Dakal and Eviku both mumbled chastened acknowledgments, but neither offered an apology. Bralik felt Pazlar had been a little harsh to Eviku, but she said nothing more about it, in the spirit of the Thirty-third Rule of Acquisition. “So,” she said, hoping to get things back on track. “Anyone up for a new round of drinks?”
Deanna Troi sat on a coral beach, watching the undulations of an endless ocean and contemplating the strange sensation of the ground beneath her rocking gently like the deck of a large ship. Will Riker’s arms went around her from behind, hands resting atop her ever more ample belly. “Aren’t you glad we came down here after all?” he asked.
She turned to smirk at him. “What, down to the holodeck?”
He gave her a rueful look. “I was just trying to get into the spirit of the illusion.” He turned to the others with them on the beach. (Could it be a beach, she wondered, without sand? The surface below her was somewhere between coral and chitin, but ground down by the action of the waves.) “Not that it needs my help,” Will went on. “It’s remarkably convincing. This is a real-time feed?”
Doctor Ra-Havreii nodded. “From the surface station’s sensor feed.” The away teams had established a base camp on one of the planet’s larger floating islands, a cluster of over two dozen disk-shaped floater colonies fused together, part of an archipelago (or school?) containing multiple such large clusters—suggesting that its latitudes had been fairly calm for some time, devoid of any massive swells or storms that might break up such a large cluster and endanger an away team and its supplies. “I’ve adapted the same software I used to allow Melora—Commander Pazlar—to interact by holopresence with the crew.” He nodded at Pazlar, who stood next to him. Their hands brushed together discreetly, but Deanna sensed the mutual warmth that passed between them. “So it’s highly detailed and current. The only difference is that you have no holo-avatars on the surface, so any change you make in the environment will be simulated only. But I’ve been working on a prototype for a compact mobile emitter robust enough for away missions—”
“Thank you, Doctor. We can discuss that another time.” Underneath Will’s reluctance to sit through another of the Efrosian chief engineer’s ivory-tower technical lectures, Deanna sensed, was a distaste at the idea of replacing live explorers with simulations, even ones operated by telepresence. It would be safer, certainly, but it grated against Will’s explorer spirit.

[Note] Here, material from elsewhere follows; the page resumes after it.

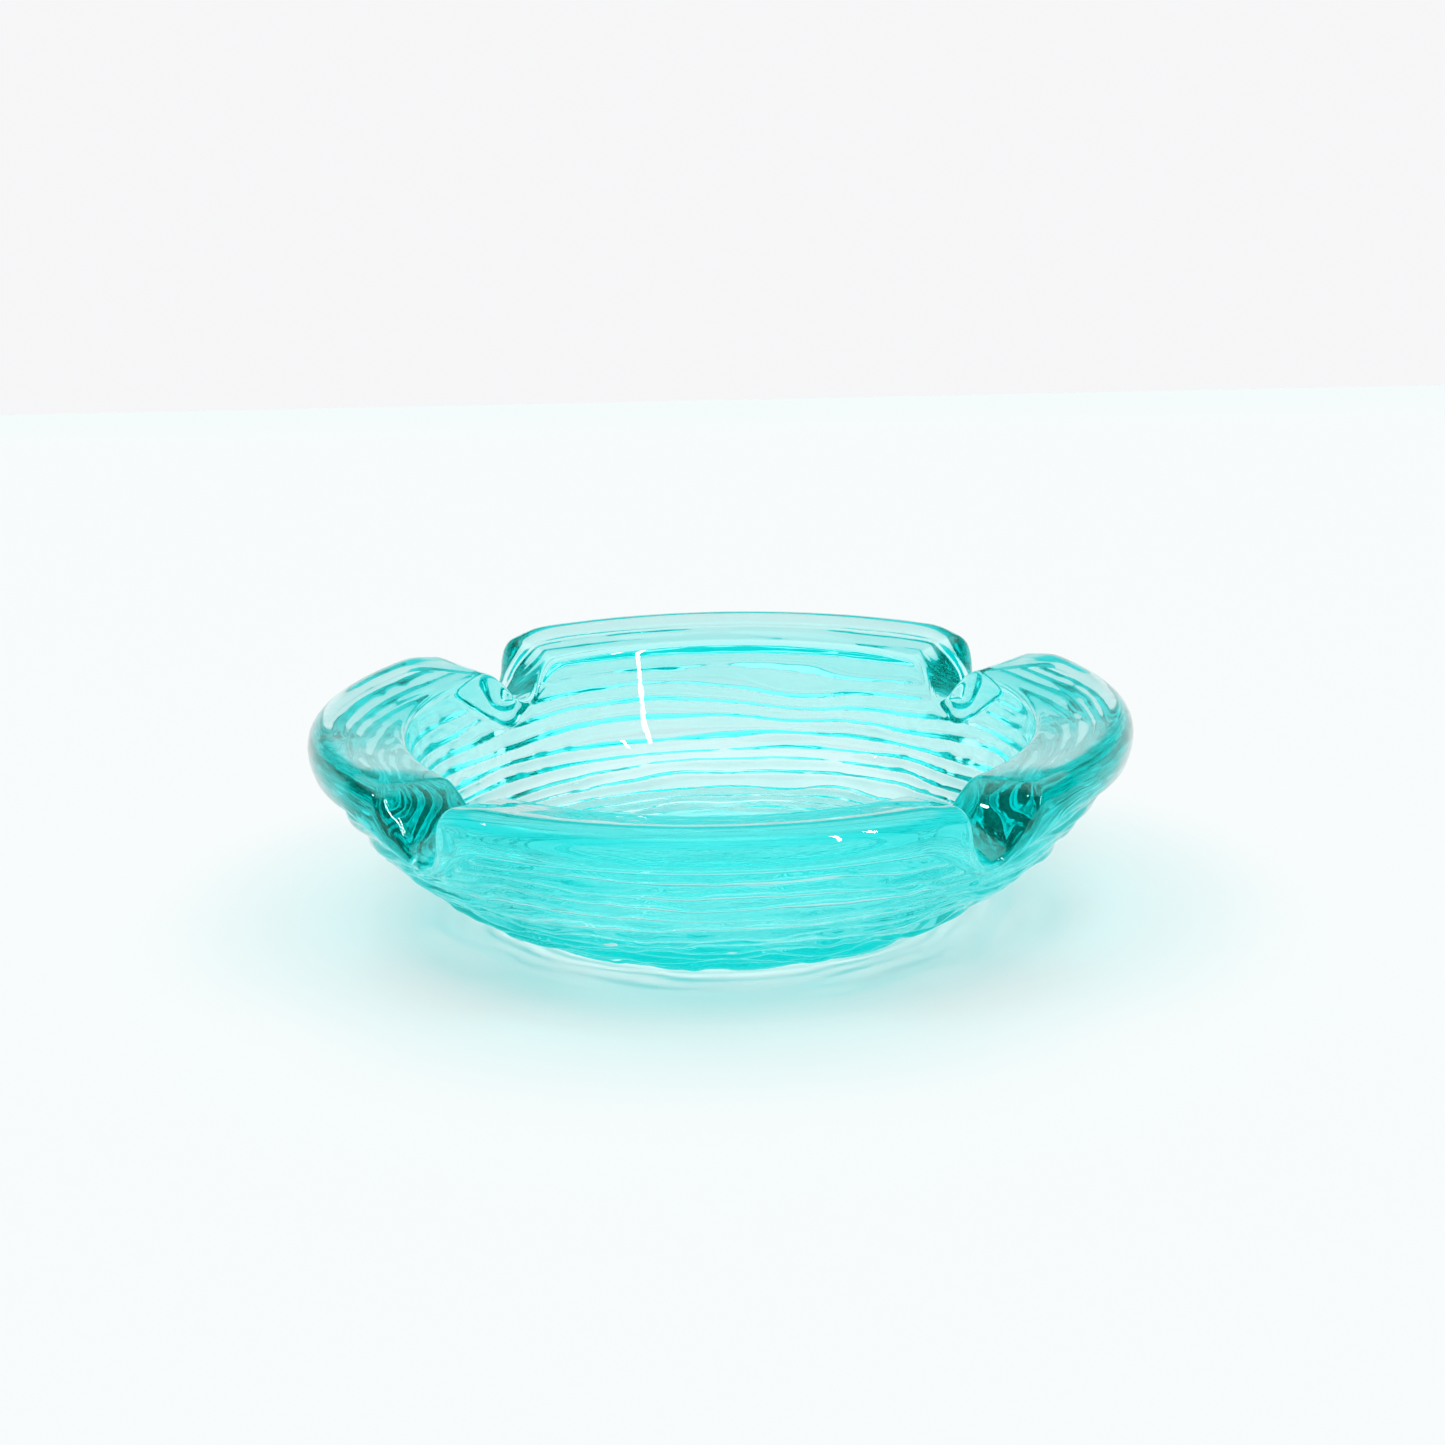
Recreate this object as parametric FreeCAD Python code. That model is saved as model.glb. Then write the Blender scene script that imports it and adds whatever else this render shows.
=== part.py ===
"""Small round pressed-glass ashtray, one solid piece.

Millimetres.  The dish stands on z = 0 with its axis on +Z.  The four rests
lie on the X and Y axes, so the four raised rim segments are centred on the
diagonals.
"""
import FreeCAD, Part
import math
import os

# Overall dish
HEIGHT = 26.2
RIM_CORNER_RISE = 0.53  # the rounding takes this much off the sharp rim corner
RIM_INNER_RADIUS = 41.0
RIM_TOP_SLOPE = 9.5  # degrees, the rim top falls towards the bowl
RIM_OUTER_ROUNDING = 1.8
RIM_INNER_ROUNDING = 1.2

# Outer wall, a single bulging arc from foot to rim
FOOT_RADIUS = 27.4
WALL_ARC_CENTRE_RADIUS = 12.2
WALL_ARC_CENTRE_HEIGHT = 43.26
WALL_ARC_RADIUS = 45.87

# Smooth inside
WALL_FOOT_RADIUS = 37.6
WALL_FOOT_HEIGHT = 10.4
FLOOR_EDGE_RADIUS = 33.0
FLOOR_EDGE_HEIGHT = 5.5
FLOOR_HEIGHT = 4.5
FLOOR_EDGE_ROUNDING = 6.0
WALL_FOOT_ROUNDING = 9.0

# Foot ring and recessed underside
FOOT_RING_WIDTH = 4.0
RECESS_DEPTH = 0.9
BASE_RING_PITCH = 2.9
BASE_RING_HEIGHT = 0.5

# Ridges of the outer wall, convex bands with sharp valleys between them
RIDGE_PITCH = 2.6
RIDGE_HEIGHT = 0.75
LOWEST_RIDGE = 0.9
FULL_RING_HEIGHT = 14.4  # rings below this height run all the way round
SHORT_RIDGES = [  # low edge, high edge, sweep in degrees on each rim segment
    (14.4, 16.9, 74.0),
    (16.9, 19.4, 66.0),
    (19.4, 21.9, 54.0),
]

# Four rests across the rim
REST_COUNT = 4
REST_INNER_PLANE = 34.0
REST_INNER_FLOOR = 21.8
REST_INNER_BOTTOM_RADIUS = 2.4
REST_INNER_SIDE_ANGLE = 50.0  # degrees above level
REST_OUTER_PLANE = 58.0
REST_OUTER_FLOOR = 15.0
REST_OUTER_BOTTOM_RADIUS = 3.6
REST_OUTER_SIDE_ANGLE = 70.0
REST_TOOL_TOP = 40.0
REST_SHOULDER_ROUNDING = 3.0

ORIGIN = FreeCAD.Vector(0, 0, 0)
UP = FreeCAD.Vector(0, 0, 1)
TOUCHING = 0.02


def at(radius, height):
    """Point of the half section, radius along X."""
    return FreeCAD.Vector(radius, 0, height)


def arc_through(a, b, c):
    return Part.Arc(a, b, c).toShape()


def line(a, b):
    return Part.LineSegment(a, b).toShape()


def wall_angle(height):
    """Direction of a wall point seen from the wall arc's centre, in degrees."""
    return math.degrees(math.asin((height - WALL_ARC_CENTRE_HEIGHT) / WALL_ARC_RADIUS))


def wall_point(degrees, outward=0.0):
    angle = math.radians(degrees)
    reach = WALL_ARC_RADIUS + outward
    radius = WALL_ARC_CENTRE_RADIUS + reach * math.cos(angle)
    return at(radius, WALL_ARC_CENTRE_HEIGHT + reach * math.sin(angle))


RIM_OUTER = wall_point(wall_angle(HEIGHT + RIM_CORNER_RISE))
RIM_FALL = (RIM_OUTER.x - RIM_INNER_RADIUS) * math.tan(math.radians(RIM_TOP_SLOPE))
RIM_INNER = at(RIM_INNER_RADIUS, RIM_OUTER.z - RIM_FALL)
WALL_FOOT = at(WALL_FOOT_RADIUS, WALL_FOOT_HEIGHT)
FLOOR_EDGE = at(FLOOR_EDGE_RADIUS, FLOOR_EDGE_HEIGHT)


def turned(shape, degrees):
    copy = shape.copy()
    copy.rotate(ORIGIN, UP, degrees)
    return copy


def revolve(edges, sweep=360.0, start=0.0):
    face = Part.Face(Part.Wire(edges))
    return turned(face.revolve(ORIGIN, UP, sweep), start)


def smooth_dish():
    """The dish as a plain turned form with sharp rim edges."""
    wall_middle = wall_point(0.5 * (wall_angle(0) + wall_angle(RIM_OUTER.z)))
    foot_outer = at(FOOT_RADIUS, 0)
    foot_inner = at(FOOT_RADIUS - FOOT_RING_WIDTH, 0)
    recess_edge = at(foot_inner.x - RECESS_DEPTH, RECESS_DEPTH)
    recess_centre = at(0, RECESS_DEPTH)
    floor_centre = at(0, FLOOR_HEIGHT)
    edges = [
        line(recess_centre, recess_edge),
        line(recess_edge, foot_inner),
        line(foot_inner, foot_outer),
        arc_through(foot_outer, wall_middle, RIM_OUTER),
        line(RIM_OUTER, RIM_INNER),
        line(RIM_INNER, WALL_FOOT),
        line(WALL_FOOT, FLOOR_EDGE),
        line(FLOOR_EDGE, floor_centre),
        line(floor_centre, recess_centre),
    ]
    dish = revolve(edges)
    dish = round_ring(dish, FLOOR_EDGE, FLOOR_EDGE_ROUNDING)
    return round_ring(dish, WALL_FOOT, WALL_FOOT_ROUNDING)


def round_ring(solid, corner, radius):
    """Round the full circular edge through one corner of the half section."""
    rings = []
    for edge in solid.Edges:
        if not isinstance(edge.Curve, Part.Circle):
            continue
        size_gap = abs(edge.Curve.Radius - corner.x)
        height_gap = abs(edge.Curve.Center.z - corner.z)
        if max(size_gap, height_gap) < TOUCHING:
            rings.append(edge)
    return solid.makeFillet(radius, rings)


def rest_wire(plane, floor, bottom_radius, side_angle):
    """Closed section of one rest: rounded bottom and two sloping sides."""
    slope = math.radians(side_angle)
    side_y = bottom_radius * math.sin(slope)
    side_z = floor + bottom_radius * (1 - math.cos(slope))
    top_y = side_y + (REST_TOOL_TOP - side_z) / math.tan(slope)
    left_top = FreeCAD.Vector(plane, -top_y, REST_TOOL_TOP)
    left = FreeCAD.Vector(plane, -side_y, side_z)
    bottom = FreeCAD.Vector(plane, 0, floor)
    right = FreeCAD.Vector(plane, side_y, side_z)
    right_top = FreeCAD.Vector(plane, top_y, REST_TOOL_TOP)
    edges = [
        line(left_top, left),
        arc_through(left, bottom, right),
        line(right, right_top),
        line(right_top, left_top),
    ]
    return Part.Wire(edges)


def cut_rests(dish):
    inner = rest_wire(
        REST_INNER_PLANE, REST_INNER_FLOOR, REST_INNER_BOTTOM_RADIUS, REST_INNER_SIDE_ANGLE
    )
    outer = rest_wire(
        REST_OUTER_PLANE, REST_OUTER_FLOOR, REST_OUTER_BOTTOM_RADIUS, REST_OUTER_SIDE_ANGLE
    )
    tool = Part.makeLoft([inner, outer], True, True)
    for number in range(REST_COUNT):
        dish = dish.cut(turned(tool, 360 / REST_COUNT * number))
    return dish


def edge_samples(edge):
    """Radius and height of three points along an edge."""
    span = edge.LastParameter - edge.FirstParameter
    points = [edge.valueAt(edge.FirstParameter + part * span) for part in (0.1, 0.5, 0.9)]
    return [(math.hypot(point.x, point.y), point.z) for point in points]


def off_rim_top(radius, height):
    on_top = RIM_OUTER.z - (RIM_OUTER.x - radius) * math.tan(math.radians(RIM_TOP_SLOPE))
    return abs(height - on_top)


def off_outer_wall(radius, height):
    from_centre = math.hypot(radius - WALL_ARC_CENTRE_RADIUS, height - WALL_ARC_CENTRE_HEIGHT)
    return abs(from_centre - WALL_ARC_RADIUS)


def off_bowl_wall(radius, height):
    part = (height - WALL_FOOT.z) / (RIM_INNER.z - WALL_FOOT.z)
    return abs(radius - WALL_FOOT.x - part * (RIM_INNER.x - WALL_FOOT.x))


def is_seam(edge):
    """The turned faces close on a seam in the XZ plane."""
    return all(abs(vertex.Point.y) < TOUCHING for vertex in edge.Vertexes)


def round_shoulders(dish):
    """Round the two long upper edges of every rest."""
    edges = []
    for edge in dish.Edges:
        samples = edge_samples(edge)
        across = max(radius for radius, _ in samples) - min(radius for radius, _ in samples)
        if across > 1 and all(off_rim_top(*sample) < TOUCHING for sample in samples):
            edges.append(edge)
    return dish.makeFillet(REST_SHOULDER_ROUNDING, edges)


def round_loop(dish, off_face, radius):
    """Round the closed loop where one wall meets the rim segments and the rests."""
    lowest = min(REST_INNER_FLOOR, REST_OUTER_FLOOR) - 2
    edges = []
    for edge in dish.Edges:
        samples = edge_samples(edge)
        on_wall = all(off_face(*sample) < TOUCHING for sample in samples)
        high = all(height > lowest for _, height in samples)
        if on_wall and high and not is_seam(edge):
            edges.append(edge)
    return dish.makeFillet(radius, edges)


def scallops(first, last, count):
    """Convex arcs following the outer wall, from one wall direction to another."""
    step = (last - first) / count
    arcs = []
    for number in range(count):
        start = wall_point(first + number * step, -RIDGE_HEIGHT)
        crest = wall_point(first + (number + 0.5) * step)
        end = wall_point(first + (number + 1) * step, -RIDGE_HEIGHT)
        arcs.append(arc_through(start, crest, end))
    return arcs


def band_tool(low, high, sweep=360.0, start=0.0):
    """Ring of material to remove so the wall between two heights becomes bands."""
    first = wall_angle(low)
    last = wall_angle(high)
    length = math.radians(last - first) * WALL_ARC_RADIUS
    clear = 3.0
    edges = scallops(first, last, max(1, round(length / RIDGE_PITCH)))
    edges.append(line(wall_point(last, -RIDGE_HEIGHT), wall_point(last, clear)))
    outside = wall_point(0.5 * (first + last), clear)
    edges.append(arc_through(wall_point(last, clear), outside, wall_point(first, clear)))
    edges.append(line(wall_point(first, clear), wall_point(first, -RIDGE_HEIGHT)))
    return revolve(edges, sweep, start)


def base_ring_tool():
    """Material to remove so the recessed underside carries shallow convex rings."""
    outer_radius = FOOT_RADIUS - FOOT_RING_WIDTH - RECESS_DEPTH
    valley = RECESS_DEPTH + BASE_RING_HEIGHT
    below = -1.0
    count = round(outer_radius / BASE_RING_PITCH)
    step = outer_radius / count
    edges = []
    for number in range(count):
        crest = at((number + 0.5) * step, RECESS_DEPTH)
        edges.append(arc_through(at(number * step, valley), crest, at((number + 1) * step, valley)))
    edges.append(line(at(outer_radius, valley), at(outer_radius, below)))
    edges.append(line(at(outer_radius, below), at(0, below)))
    edges.append(line(at(0, below), at(0, valley)))
    return revolve(edges)


def cut_ridges(dish):
    dish = dish.cut(band_tool(LOWEST_RIDGE, FULL_RING_HEIGHT))
    for number in range(REST_COUNT):
        middle = 360 / REST_COUNT * (number + 0.5)
        for low, high, sweep in SHORT_RIDGES:
            dish = dish.cut(band_tool(low, high, sweep, middle - 0.5 * sweep))
    return dish.cut(base_ring_tool())


def main():
    dish = cut_rests(smooth_dish())
    dish = round_shoulders(dish)
    dish = round_loop(dish, off_outer_wall, RIM_OUTER_ROUNDING)
    dish = round_loop(dish, off_bowl_wall, RIM_INNER_ROUNDING)
    dish = cut_ridges(dish)
    os.makedirs("parts", exist_ok=True)
    dish.exportStep("parts/glass_dish.step")
    box = dish.optimalBoundingBox()
    print("valid", dish.isValid(), "solids", len(dish.Solids), "volume", round(dish.Volume))
    print("size", round(box.XLength, 2), round(box.YLength, 2), round(box.ZLength, 2))


main()
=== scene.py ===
import math

import bpy
import numpy as np
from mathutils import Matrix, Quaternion, Vector


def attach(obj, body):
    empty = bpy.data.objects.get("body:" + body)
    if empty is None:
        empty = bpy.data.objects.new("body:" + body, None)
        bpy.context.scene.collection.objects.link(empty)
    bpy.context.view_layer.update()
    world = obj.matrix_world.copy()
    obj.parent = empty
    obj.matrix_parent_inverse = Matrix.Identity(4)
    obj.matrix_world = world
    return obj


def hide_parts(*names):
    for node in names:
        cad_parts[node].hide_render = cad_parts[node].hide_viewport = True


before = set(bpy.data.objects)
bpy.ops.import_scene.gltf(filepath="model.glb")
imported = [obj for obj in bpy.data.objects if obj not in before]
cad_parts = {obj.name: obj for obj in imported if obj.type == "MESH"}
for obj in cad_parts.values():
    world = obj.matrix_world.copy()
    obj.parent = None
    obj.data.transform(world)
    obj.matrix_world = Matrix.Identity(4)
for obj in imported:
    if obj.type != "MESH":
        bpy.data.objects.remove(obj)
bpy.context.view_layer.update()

MM = 0.001
SEED = 7

# Half section of the dish, millimetres, as (radius, height)
WALL_CENTRE = (12.2, 43.26)
WALL_RADIUS = 45.87
FOOT_RADIUS = 27.4
FOOT_INNER = 23.4
RECESS = 1.2
RIM_CORNER = (55.6, 27.0)
RIM_SLOPE = math.tan(math.radians(9.5))
BOWL = [(41.0, 24.43), (38.2, 10.4), (33.0, 5.3), (0.0, 4.2)]
BOWL_SOFTNESS = 2.4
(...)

That thought led him to gaze out at the ocean, and she felt his wish to be down there for real, without technological intercession. “So what do you think the odds are we can see some squales from here?” he asked.
“Given how imager-shy they are, sir,” Pazlar replied, “I wouldn’t bet on it.”
The squales had become as much a running joke over the past few days as a source of genuine, growing curiosity. Multiple explorer teams had reported sensor readings of moderately large chordates in groups of six to twelve, built something like large dolphins or small whales but with several large tentacles toward the front and a cephalopod’s ability to flash vivid colors on their skin. They seemed to be a match for the creatures Aili Lavena had glimpsed on her first dive. These “squid-whales,” a nickname soon shortened to “squales,” repeatedly showed up at a moderate distance from the away teams, hovering in the vicinity, but at every attempt to approach and investigate them more closely, they donned camouflage colors—suggesting their skins contained color-changing chromatophores like Terran cephalopods—and retreated in haste. Optical scans from Titanshowed pods of them traveling on the ocean surface, suggesting they were air breathers, yet when approached they dove deep and seemed able to remain submerged for hours. The biologists believed they had a dual respiratory system like the Argoan sur-snake. Bugeye piscoids had repeatedly been detected at the same times as squale contacts, suggesting they were associated somehow, like pilot fish and sharks.
“But you do think they’re the source of the complex calls we’ve been hearing?” Riker went on.
“There does seem to be a correlation with their proximity.”
Will nodded. “Very well. Keep me posted. Dismissed.”